After saying so many good things about polars, I have to admit polars is not perfect as well, it is still a developing framework with tons of potential and room for improvements. Currently I have two biggest complaints about polars.

  1. The pl.col is a bit too verbatim, polars is very strict and requires developers to make explicit effort to clarify if a string should be treated as column name or literal value. I’m looking forward to a more simple solution other than using pl.col() and pl.lit() everywhere.

  2. The type system is too strict sometimes.

    I ran into this weird bug in my last project where I’m trying to make year-over-year comparision over same time period, for example to compare Jan-14th to Feb-14th for both 2024 and 2025.

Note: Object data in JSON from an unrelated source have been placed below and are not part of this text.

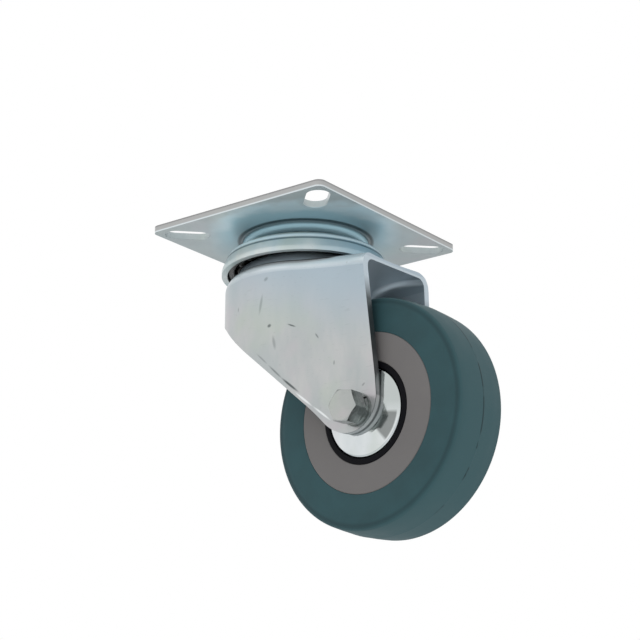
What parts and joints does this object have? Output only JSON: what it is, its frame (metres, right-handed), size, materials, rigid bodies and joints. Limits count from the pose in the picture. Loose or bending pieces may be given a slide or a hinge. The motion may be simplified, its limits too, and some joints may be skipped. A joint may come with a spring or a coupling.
{
  "type": "swivel castor",
  "caption": "Swivel castor with a slotted mounting plate, a ball-race swivel head, a pressed steel fork and a rubber-tyred wheel.",
  "frame": {"origin": "centre of the plate's flat mounting face, on the swivel axis", "axes": "+Z is the mounting face's outward normal and the swivel axis; X and Y run along the plate's shorter and longer sides; the wheel trails towards +X"},
  "size_m": [0.1434, 0.101, 0.143],
  "materials": {
    "zinc_plate": "satin zinc plate",
    "zinc_cup": "bright zinc plate",
    "zinc_fork": "satin zinc plate",
    "zinc_fastener": "bright zinc plate",
    "steel_tube": "turned",
    "race_steel": "ground",
    "ball_steel": "polished",
    "zinc_guard": "bright zinc plate",
    "nylon": "matt",
    "black_plastic": "matt",
    "grey_core": "matt",
    "tyre_rubber": "matt"
  },
  "bodies": {
    "plate": {"top_plate": "zinc_plate", "swivel_cup": "zinc_cup", "upper_balls": "ball_steel", "kingpin": "zinc_fastener", "kingpin_spacer": "steel_tube", "lower_race": "race_steel", "lower_balls": "ball_steel", "kingpin_washer": "zinc_fastener", "kingpin_nut": "zinc_fastener"},
    "fork": {"fork": "zinc_fork", "axle_bolt": "zinc_fastener", "lock_washer": "zinc_fastener", "axle_nut": "zinc_fastener", "nut_insert": "nylon", "axle_sleeve": "steel_tube", "axle_washer_near": "zinc_fastener", "thread_guard_near": "zinc_guard", "spacer_ring_near": "steel_tube", "bearing_inner_near": "race_steel", "bearing_balls_near": "ball_steel", "axle_washer_far": "zinc_fastener", "thread_guard_far": "zinc_guard", "spacer_ring_far": "steel_tube", "bearing_inner_far": "race_steel", "bearing_balls_far": "ball_steel"},
    "wheel": {"tyre": "tyre_rubber", "wheel_core": "grey_core", "hub_ring_near": "black_plastic", "bearing_outer_near": "race_steel", "hub_ring_far": "black_plastic", "bearing_outer_far": "race_steel"}
  },
  "joints": [
    {"name": "swivel", "type": "hinge", "parent": "plate", "child": "fork", "pos_m": [0, 0, -0.02], "axis": [0, 0, 1], "continuous": true},
    {"name": "wheel_spin", "type": "hinge", "parent": "fork", "child": "wheel", "pos_m": [0.0463, -0.00303, -0.093], "axis": [0.0654, 0.9979, 0], "continuous": true}
  ]
}
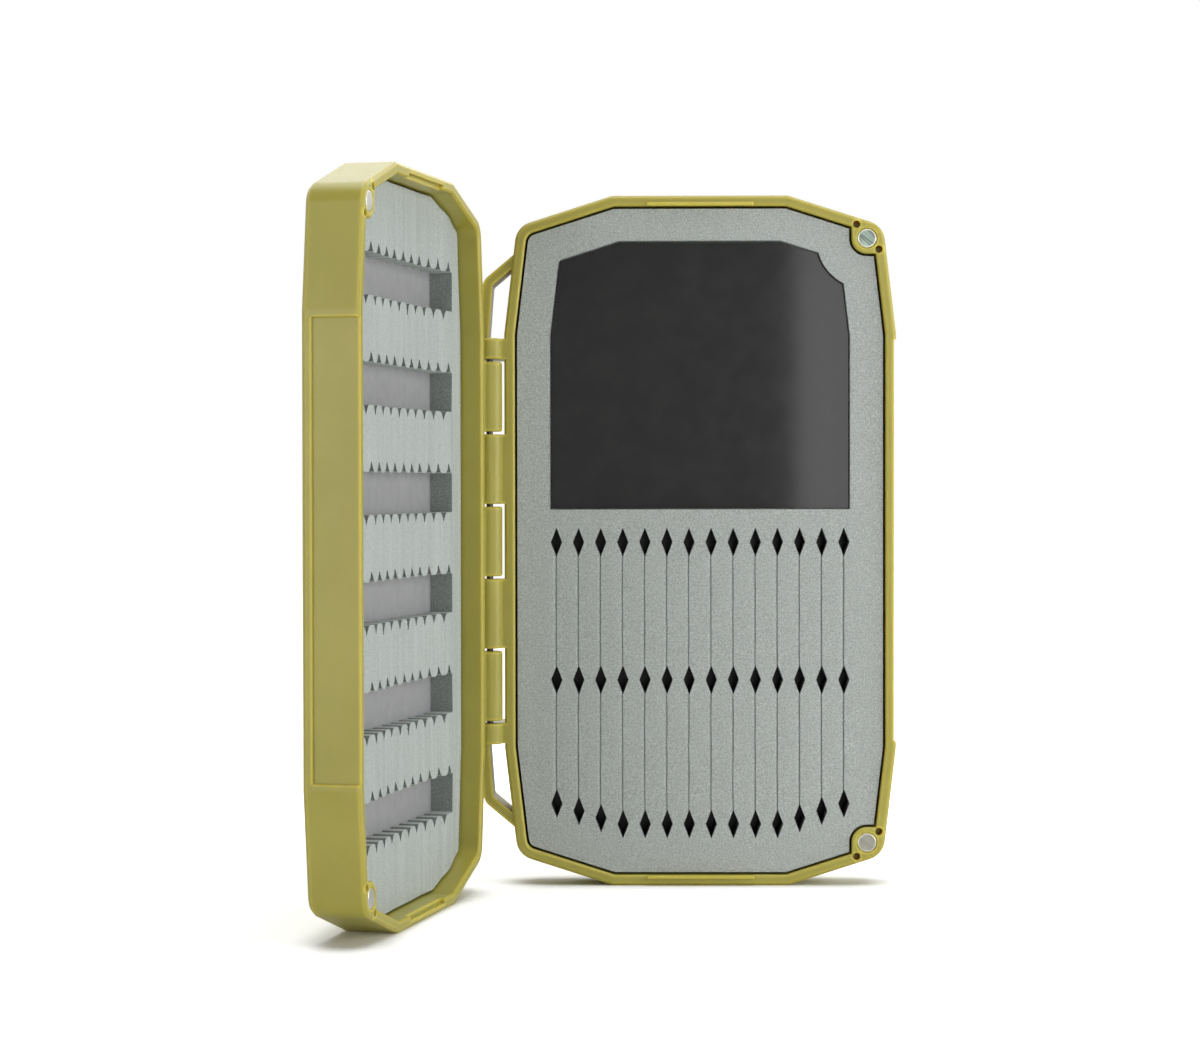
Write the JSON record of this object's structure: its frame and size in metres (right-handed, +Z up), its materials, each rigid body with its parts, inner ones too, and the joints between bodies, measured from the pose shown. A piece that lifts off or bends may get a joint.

    My way around this is to create a helper numerical column using date_helper=pl.col('event_date').dt.month * 100 + pl.col('event_date').dt.day. By doing so I can simply do filter(pl.col('date_helper') >= 107) to filter both years data. (I’m sure there’s a better way to do achieve the similar functionality, but this is how I do it)

    Above method ran good in pandas, but in polars I couldn’t get the correct result. As it turns out, .dt.month gives you a pl.Int8 which is between -128 to 127, and therefore my date_helper column will overflow for every month other than January, the solution is that I need to manually cast these into pl.Int32 or pl.Int16 to prevent the overflow.

    This is trade-off between a safe, efficient type system and ease-of-use. I hope polars can come up with a better balance between these two.

While your opinion might vary, I would strongly suggest you to try out polars in your next project.